Weather features Lizzie, a librarian who fell into her job at her university through the recommendation of her former mentor, Sylvia. I was gratified to see that Lizzie admits she doesn't have the usual credentials to be a librarian (a Master's degree in Library/Information Science). The author, Jenny Offill, must be acquainted with some librarians to have thought it important to include this detail. One of the pleasures of this book, for me, is the many anecdotes Lizzie includes in her narrative about the library patrons she encounters at her work. People are quirky and have odd interests and obsessions which come out when they need help at the library. So, the librarian aspects of this book were an invitation to me to come in and feel at home with Lizzie (even though I did wonder how many job candidates with LIS degrees she beat out for her job, and on what basis).

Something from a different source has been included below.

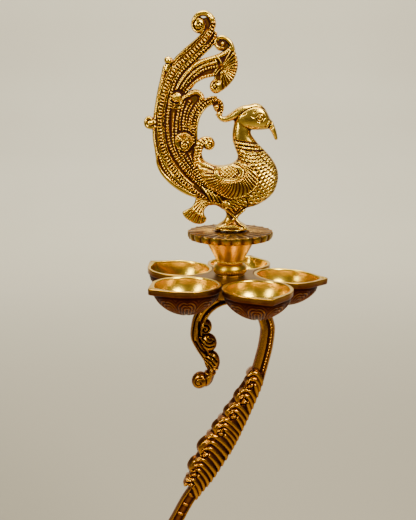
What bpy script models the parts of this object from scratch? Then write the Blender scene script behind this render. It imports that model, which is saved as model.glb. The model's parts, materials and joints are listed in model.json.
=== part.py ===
"""Brass standing oil lamp (samai): five diya cups on a crook stem, under a peacock finial.

Lengths in this file are millimetres and become metres when a mesh is made. The lamp
stands on Z = 0 with its stud axis on X = Y = 0; the peacock looks along +X.
"""
from math import acos, atan2, cos, pi, radians, sin

import bmesh
import bpy
from mathutils import Matrix, Vector

# ---- driving dimensions, millimetres -------------------------------------------------
MM = 0.001
GAP = 0.3                      # clearance kept between pieces that touch
TRAY_Z = 330.0                 # height of the cup rims
COUNT_CUPS = 5

BASE_RADIUS = 72.0
BASE_TOP_Z = 40.0
COLLAR_TOP_Z = 52.0

STEM_STUD_RADIUS = 3.5
STEM_STUD_Z = (20.0, 62.0)
TRAY_STUD_RADIUS = 3.0
TRAY_STUD_Z = (-13.0, 9.5)     # from the rim plane
BORE_CLEARANCE = 0.35

STEM_HALF_WIDTH = 4.5          # across the crook, in its own plane
STEM_HALF_DEPTH = 3.8
ARCH_CENTRE = (1.8, -35.0)     # X and Z from the rim plane
ARCH_RADIUS = 21.2
SEAT_Z = -5.2                  # flat seat on top of the arch
SEAT_RADIUS = 8.5

CUP_CIRCLE_RADIUS = 35.0       # cup centres
CUP_FIRST_AZIMUTH = 7.0
CUP_LIP_TWIST = -10.0          # each wick lip points a little off radial
CUP_LEAN = (3.5, 0.0, -2.2, -1.0, 0.8)   # hand-set cups, each a little off level
CUP_OUTER_RADIUS = 20.2
CUP_INNER_RADIUS = 18.5
CUP_BAND = 3.6                 # height of the plain rim band
CUP_DEPTH = 17.8
CUP_WALL = 1.6
LIP_LENGTH = 25.6              # from cup centre to lip tip
HUB_RADIUS = 24.0
HUB_THICKNESS = 3.6

PEDESTAL_Z = (1.6, 22.2)       # from the rim plane
DISC_Z = (22.5, 27.0)
DISC_RADIUS = 25.5
DISC_LOBES = 24
BIRD_Z = 27.3                  # underside of the bird's foot plate
PEACOCK_STUD_RADIUS = 2.2
TAIL_THICKNESS = 5.0

ROUND = 24                     # segments of a small turned piece
ROUND_CUP = 24                 # segments of a cup
ROUND_FINE = 36                # segments of a large turned piece


# ---- scene, materials and mesh helpers -----------------------------------------------
def clear_scene():
    for item in list(bpy.data.objects):
        bpy.data.objects.remove(item, do_unlink=True)


def brass(name, colour, roughness):
    """A Principled brass with its own colour and polish."""
    made = bpy.data.materials.new(name)
    made.use_nodes = True
    shader = made.node_tree.nodes["Principled BSDF"]
    shader.inputs["Base Color"].default_value = (*colour, 1.0)
    shader.inputs["Metallic"].default_value = 1.0
    shader.inputs["Roughness"].default_value = roughness
    return made


def new_object(name, bm, origin=(0.0, 0.0, 0.0)):
    """Turn a bmesh in millimetres into an object whose origin is at origin (mm)."""
    bmesh.ops.remove_doubles(bm, verts=bm.verts, dist=1e-4)
    bmesh.ops.recalc_face_normals(bm, faces=bm.faces)
    bmesh.ops.translate(bm, verts=bm.verts, vec=-Vector(origin))
    bmesh.ops.scale(bm, verts=bm.verts, vec=(MM, MM, MM))
    mesh = bpy.data.meshes.new(name)
    bm.to_mesh(mesh)
    bm.free()
    item = bpy.data.objects.new(name, mesh)
    item.location = Vector(origin) * MM
    bpy.context.scene.collection.objects.link(item)
    return item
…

Lizzie's mentor, Sylvia, hosts a climate change podcast called Hell or High Water, and she hires Lizzie to answer the correspondence the podcast generates. It is through this side job that Lizzie becomes a bit obsessed with climate change and preparing for disaster. Or, at least, that's what I've read in other people's reviews. The climate change aspect of this book didn't stand out for me enough that I would call it a major theme. I would characterize it as more of a background for some of the other crises going on in Lizzie's life: her brother's descent into a deep depression and the strain that causes in her marriage. Either way, Lizzie is witness to disorienting crisis and is distressed by her inability to do much about it.
The book is written in short, 2-3 sentence paragraphs that are separated from each other by an extra line so they sit on the page like little packages. Sometimes the paragraphs flow from one to the next with obvious connection, but sometimes they don't seem connected to each other at all. Still, each one is a pleasure to read. Jenny Offill gives Lizzie a wry humor that I really liked. The style makes this an easy book to pick up and put down again, but it also makes it a little harder to remember everything that happens in the book as part of a whole.